China's dominance is staggering. The game is operated by Tencent in China and has deep cultural penetration — League is essentially the national sport of competitive gaming there. PC bangs (internet cafes) in Korea and China are still packed with League players daily.
This question comes up every single year, and the answer has been "no" every single time. But the narrative persists, so let's break down why:
Twitch viewership fluctuates. League's Twitch numbers go up and down based on who's streaming and what events are happening. A slow Tuesday in January doesn't mean the game is dead. Worlds consistently breaks viewership records year after year.
Nostalgia bias is real. Players who started in Season 3-5 remember the game differently. The community was smaller, more tight-knit, and everything felt new. That feeling is gone, but the game itself is bigger than ever. You can't recapture the magic of your first ranked climb, but that doesn't mean the game is worse.
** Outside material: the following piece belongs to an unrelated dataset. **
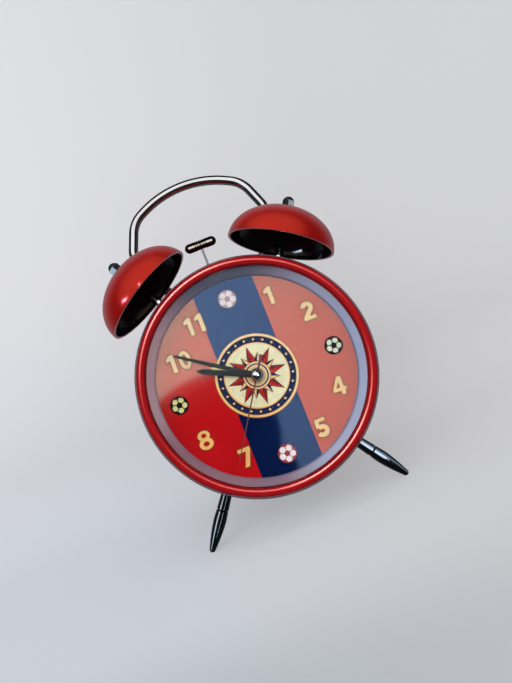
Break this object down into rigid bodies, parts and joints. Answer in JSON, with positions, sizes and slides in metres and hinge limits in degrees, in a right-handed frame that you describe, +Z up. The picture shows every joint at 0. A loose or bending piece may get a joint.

Competition is healthy, not fatal. Valorant, TFT, and other games have taken some of League's casual audience. But League's core ranked playerbase has stayed rock-solid. Most players who "quit" for Valorant or another game end up coming back within a few months.
Revenue tells the real story. Riot doesn't publish exact revenue figures, but industry estimates put League of Legends at $1.5-2 billion in annual revenue. Companies don't invest this heavily in a dying product. The continued development of new champions, events, skins, and the esports ecosystem all point to a game that's very much alive.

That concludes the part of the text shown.